Again, mass deportation of the African asylum seekers is off the table. The government has said previously that it cannot forcibly deport the Eritrean and Sudanese refugees back to their home countries (this would be a serious violation of international law). Now the government has admitted that it cannot deport them to a “third country” in Africa (in contradiction of the state attorney’s claims before the High Court two weeks ago). The Court also ruled that the government cannot indefinitely imprison the asylum seekers.
The sole alternative to the deal Netanyahu signed is a continuation of the status quo in one way or another, which means maintaining the asylum seekers’ temporary status — something Israel has become an expert in over the past 12 years. In other words: no mass deportations, but continued government efforts to force the asylum seekers to leave “voluntarily” by means of bureaucratic abuse, imprisonment for short periods of time, and departure grants to those who agree to leave. Perhaps dispersal of the asylum seeker population to cities around the country and reinvestment in south Tel Aviv will be added to the equation — as detailed in the UN deal — but without providing legal status to the asylum seekers or resettling them in other countries.

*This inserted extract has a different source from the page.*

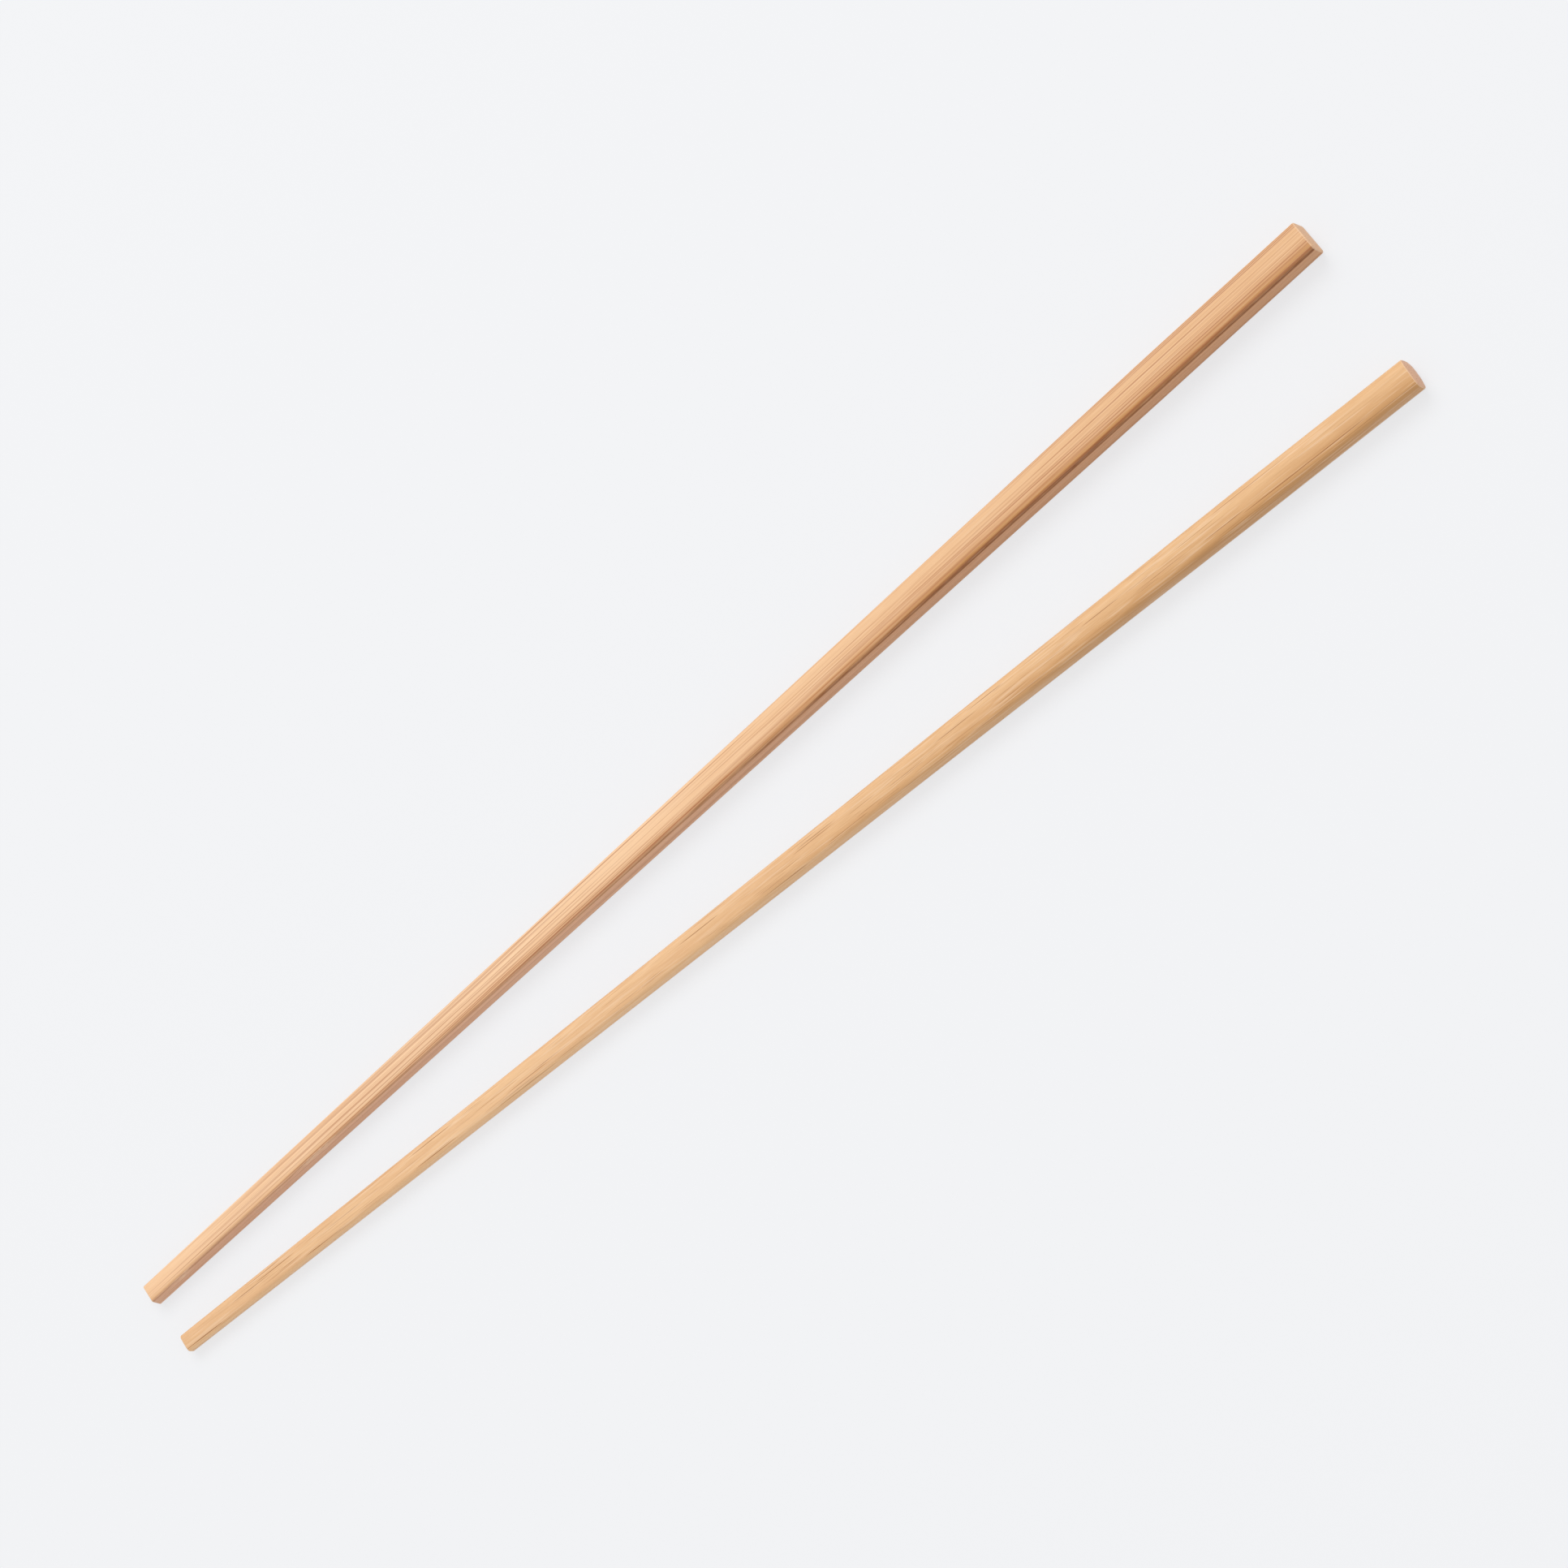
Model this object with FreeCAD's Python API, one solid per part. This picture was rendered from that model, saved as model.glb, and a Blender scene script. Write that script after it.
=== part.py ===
import FreeCAD, Part

import math
import os
from dataclasses import dataclass

# A pair of squared chopsticks lying on a flat surface, the way two sticks come to rest:
# tips side by side, grips spread. Each stick tapers to its tip and keeps one size at its grip.
# Millimetres. +X runs from the tips to the grips along the middle of the pair, +Y points to
# the upper stick, +Z points up, and the origin is on the surface under the middle of the pair.

# Sizes that the two sticks share
STICK_LENGTH = 240.0
PARALLEL_LENGTH = 32.0  # stretch at the grip end that keeps its full section
GRIP_END_BEVEL = 0.3
TIP_END_BEVEL = 0.2

# Spread of the pair, from the middle of one stick's end to the middle of the other's
TIP_SPACING = 9.3
GRIP_SPACING = 26.1

# Upper stick: its grain turns a little towards the tip, which lifts its inner edge
UPPER_GRIP_SIDE = 5.4
UPPER_TIP_SIDE = 3.05
UPPER_GRIP_CORNER_RADIUS = 0.7
UPPER_TIP_CORNER_RADIUS = 0.4
UPPER_TIP_TURN = -7.0  # degrees about the stick's own line, between the grip and the tip
UPPER_TIP_SLANT = 4.0  # degrees that the end cut is out of square, inner and outer edge apart

# Lower stick: its long edges are sanded rounder
LOWER_GRIP_SIDE = 5.1
LOWER_TIP_SIDE = 2.9
LOWER_GRIP_CORNER_RADIUS = 1.25
LOWER_TIP_CORNER_RADIUS = 0.7
LOWER_TIP_TURN = 3.0
LOWER_TIP_SLANT = 4.0


@dataclass
class Section:
    """Rounded square across a stick, turned about the stick's line, its lowest point at z = 0."""

    side: float
    corner_radius: float
    turn: float = 0.0

    def middle_height(self):
        """Height of the square's middle when its lowest point touches the surface."""
        half_flat = self.side / 2 - self.corner_radius
        turn = math.radians(abs(self.turn))
        return half_flat * (math.cos(turn) + math.sin(turn)) + self.corner_radius

    def wire(self, x, slant=0.0, inset=0.0):
        """Closed wire at distance x from the tip: four corner arcs and four flats.

        slant turns the cut out of square, seen from above, in degrees. inset draws the
        whole outline in on every side, as a bevelled end needs.
        """
        size = 1 - 2 * inset / self.side
        half_flat = (self.side / 2 - self.corner_radius) * size
        radius = self.corner_radius * size
        turn = FreeCAD.Rotation(FreeCAD.Vector(1, 0, 0), self.turn)
        middle = FreeCAD.Vector(x, 0, self.middle_height())

        def on_cut(y, z):
            point = middle + turn.multVec(FreeCAD.Vector(0, y, z))
            point.x += point.y * math.tan(math.radians(slant))
            return point

        arcs = []
        for quarter, (y_sign, z_sign) in enumerate(((1, 1), (-1, 1), (-1, -1), (1, -1))):
            angles = [math.radians(90 * quarter + step) for step in (0, 45, 90)]
            arcs.append([
                on_cut(y_sign * half_flat + radius * math.cos(angle),
                       z_sign * half_flat + radius * math.sin(angle))
                for angle in angles
            ])
        edges = []
        for points, next_points in zip(arcs, arcs[1:] + arcs[:1]):
            edges.append(Part.Arc(*points).toShape())
            edges.append(Part.LineSegment(points[-1], next_points[0]).toShape())
        return Part.Wire(edges)


@dataclass
class Chopstick:
    """One stick, built along +X from its tip at x = 0 and lying on z = 0."""

    grip_side: float
    tip_side: float
    grip_corner_radius: float
    tip_corner_radius: float
    tip_turn: float
    tip_slant: float

    def solid(self):
        """One closed solid: a ruled taper, a straight stretch and a bevel round both ends."""
        tip = Section(self.tip_side, self.tip_corner_radius, self.tip_turn)
        grip = Section(self.grip_side, self.grip_corner_radius)
        tip_end = tip.wire(0, self.tip_slant, TIP_END_BEVEL)
        tip_full = tip.wire(TIP_END_BEVEL, self.tip_slant)
        taper_end = grip.wire(STICK_LENGTH - PARALLEL_LENGTH)
        taper = Part.makeLoft([tip_end, tip_full, taper_end], True, True)
        straight = Part.Face(taper_end).extrude(FreeCAD.Vector(PARALLEL_LENGTH, 0, 0))
        grip_end = max(straight.Faces, key=lambda face: face.CenterOfMass.x)
        straight = straight.makeChamfer(GRIP_END_BEVEL, grip_end.Edges)
        return taper.fuse(straight).removeSplitter()


def spread(solid, side):
    """Turns a stick about its tip and moves it to its side of the pair: side is 1 or -1."""
    half_angle = math.degrees(math.asin((GRIP_SPACING - TIP_SPACING) / 2 / STICK_LENGTH))
    placed = solid.copy()
    placed.rotate(FreeCAD.Vector(0, 0, 0), FreeCAD.Vector(0, 0, 1), side * half_angle)
    placed.translate(FreeCAD.Vector(0, side * TIP_SPACING / 2, 0))
    return placed


def pair():
    """Both sticks by name, moved so that the origin is under the middle of the pair."""
    upper = Chopstick(
        grip_side=UPPER_GRIP_SIDE,
        tip_side=UPPER_TIP_SIDE,
        grip_corner_radius=UPPER_GRIP_CORNER_RADIUS,
        tip_corner_radius=UPPER_TIP_CORNER_RADIUS,
        tip_turn=UPPER_TIP_TURN,
        tip_slant=UPPER_TIP_SLANT,
    )
    lower = Chopstick(
        grip_side=LOWER_GRIP_SIDE,
        tip_side=LOWER_TIP_SIDE,
        grip_corner_radius=LOWER_GRIP_CORNER_RADIUS,
        tip_corner_radius=LOWER_TIP_CORNER_RADIUS,
        tip_turn=LOWER_TIP_TURN,
        tip_slant=LOWER_TIP_SLANT,
    )
    sticks = {
        "upper_chopstick": spread(upper.solid(), 1),
        "lower_chopstick": spread(lower.solid(), -1),
    }
    box = Part.makeCompound(list(sticks.values())).optimalBoundingBox(False, False)
    for solid in sticks.values():
        solid.translate(FreeCAD.Vector(-box.Center.x, -box.Center.y, -box.ZMin))
    return sticks


os.makedirs("parts", exist_ok=True)
for name, solid in pair().items():
    solid.exportStep("parts/" + name + ".step")
    print(name, "volume", round(solid.Volume, 2), "closed", solid.isClosed(), "valid", solid.isValid())
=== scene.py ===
import logging
import math
from collections.abc import Callable
from dataclasses import dataclass
from enum import Enum
from functools import partial, reduce

import bmesh
import bpy
from mathutils import Matrix, Vector


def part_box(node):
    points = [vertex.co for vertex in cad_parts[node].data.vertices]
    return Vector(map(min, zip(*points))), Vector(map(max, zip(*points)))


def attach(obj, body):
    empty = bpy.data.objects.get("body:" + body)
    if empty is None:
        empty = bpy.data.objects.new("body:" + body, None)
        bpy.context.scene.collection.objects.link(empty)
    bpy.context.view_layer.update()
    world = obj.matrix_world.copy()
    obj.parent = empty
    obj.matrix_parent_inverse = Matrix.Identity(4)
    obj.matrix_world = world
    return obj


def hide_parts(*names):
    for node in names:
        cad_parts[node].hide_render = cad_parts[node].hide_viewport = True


# The pair of squared bamboo chopsticks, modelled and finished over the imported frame.
# Sizes of the sticks are in millimetres from a stick's own tip; the studio is in metres.

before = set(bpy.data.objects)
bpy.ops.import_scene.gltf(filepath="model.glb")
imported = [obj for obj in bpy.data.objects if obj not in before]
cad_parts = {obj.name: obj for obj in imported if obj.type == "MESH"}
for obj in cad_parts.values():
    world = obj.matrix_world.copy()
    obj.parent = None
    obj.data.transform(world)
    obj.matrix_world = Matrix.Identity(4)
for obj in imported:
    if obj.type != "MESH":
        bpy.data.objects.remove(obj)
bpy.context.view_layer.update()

log = logging.getLogger("chopsticks")

MM = 0.001
BODY = "root"

# Spread of the pair, as the CAD model has it
TIP_SPACING = 9.3
GRIP_SPACING = 26.1

# Stretch of a stick over which its tones change from the tip's to the grip's
TIP_TONES_END = 50.0
GRIP_TONES_START = 205.0

Color = tuple[float, float, float, float]
Range = tuple[float, float]  # two limits, or a value at the tip and one at the grip
Socket = bpy.types.NodeSocket
Layer = tuple[Socket, Color | Socket]  # where a layer of a finish shows, and its colour

BLACK: Color = (0.0, 0.0, 0.0, 1.0)
WHITE: Color = (1.0, 1.0, 1.0, 1.0)


def paint(red: float, green: float, blue: float) -> Color:
    """Turns a screen colour, 0 to 255, into the light values that a shader reads."""

    def linear(value: float) -> float:
        """One channel from screen value to light."""
        share = value / 255
        return share / 12.92 if share <= 0.04045 else ((share + 0.055) / 1.055) ** 2.4

    return (linear(red), linear(green), linear(blue), 1.0)


def select_only(piece: bpy.types.Object) -> None:
    """Makes a piece the active and the only selected one."""
    bpy.ops.object.select_all(action="DESELECT")
    bpy.context.view_layer.objects.active = piece
    piece.select_set(True)


class End(Enum):
    """The two ends of a stick, by the way that the end's face looks along the stick."""

    TIP = -1
    GRIP = 1


class Side(Enum):
    """The two sticks, by the side of the pair's middle line that each lies on."""

    LOWER = -1
    UPPER = 1


class Streak(Enum):
    """The kinds of soft streak on the wood, each with its width and its run; the flecks are painted
    glints.
    """

    FIBRES = (0.07, 3.5)
    LAYERS = (0.12, 40.0)
    FLECKS = (0.3, 12.0)
    TONES = (0.9, 38.0)


class EditMode:
    """A mesh in edit mode, whose faces, edges and points are picked by place for an operator."""

    def __init__(self, piece: bpy.types.Object) -> None:
        """Keeps the piece that is to be edited."""
        self.piece = piece

    def __enter__(self) -> "EditMode":
        """Selects the piece alone and opens it."""
        select_only(self.piece)
        bpy.ops.object.mode_set(mode="EDIT")
        return self

    def __exit__(self, *error: object) -> None:
        """Closes the piece."""
        bpy.ops.object.mode_set(mode="OBJECT")

    def _cleared(self, kind: str) -> bmesh.types.BMesh:
        """Deselects all, sets what is picked next and opens the mesh."""
        bpy.ops.mesh.select_mode(type=kind)
        bpy.ops.mesh.select_all(action="DESELECT")
        return bmesh.from_edit_mesh(self.piece.data)

    def pick_edges(self, wanted: Callable[[bmesh.types.BMEdge], bool]) -> None:
        """Selects the edges that pass a test, and nothing else.

        Args:
            wanted: Says whether an edge is picked.
        """
        mesh = self._cleared("EDGE")
        for edge in mesh.edges:
            if wanted(edge):
                edge.select = True
        mesh.select_flush_mode()
        bmesh.update_edit_mesh(self.piece.data)

    def pick_points(self, wanted: Callable[[Vector], bool]) -> None:
        """Selects the points whose place passes a test, and nothing else.

        Args:
            wanted: Says whether a point at that place is picked.
        """
        mesh = self._cleared("VERT")
        for point in mesh.verts:
            point.select = wanted(point.co)
        mesh.select_flush_mode()
        bmesh.update_edit_mesh(self.piece.data)

    def pick_end(self, end: End) -> Vector:
        """Selects the face that closes one end.

        Args:
            end: The end to pick.

        Returns:
            The middle of that face.
        """
        mesh = self._cleared("FACE")
        closing = max(mesh.faces, key=lambda face: end.value * face.calc_center_median().x)
        closing.select = True
        middle = closing.calc_center_median()
        bmesh.update_edit_mesh(self.piece.data)
        return middle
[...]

Absurdly, the Right’s opposition to the deal for being too soft on the asylum seekers means, in practice, that more of the asylum seekers will remain in the country — and under far more difficult circumstances: without health insurance or access to Israeli welfare services. Their suffering and impoverishment will, naturally, affect their Israeli neighbors.
Netanyahu is stuck between a rock and a hard place: between a good but “left-wing” solution to the refugee crisis and fidelity to his political base, which in practice means maintaining the status quo that is bad for everyone involved.
A few closing notes: the anti-deportation campaign’s victory is not just a judicial victory, but the result of successful international pressure on Rwanda. What made the campaign over the past several months successful was the critical mass generated by a combination of forces: grassroots organizing; massive demonstrations; public petitions; announcements by pilots and airport staff of their refusal to participate in the deportations; legal and parliamentary work; international pressure exerted by Jewish communities and others; independent journalistic investigations of the situation in Rwanda and Uganda; and the successful reversal of the narrative that the asylum seekers and the residents of South Tel Aviv have contradictory interests, and the articulation of demands that would benefit both sides.
The anti-deportation campaign won a rare victory yesterday — there is much to learn from it. Mainly, that we must continue to fight.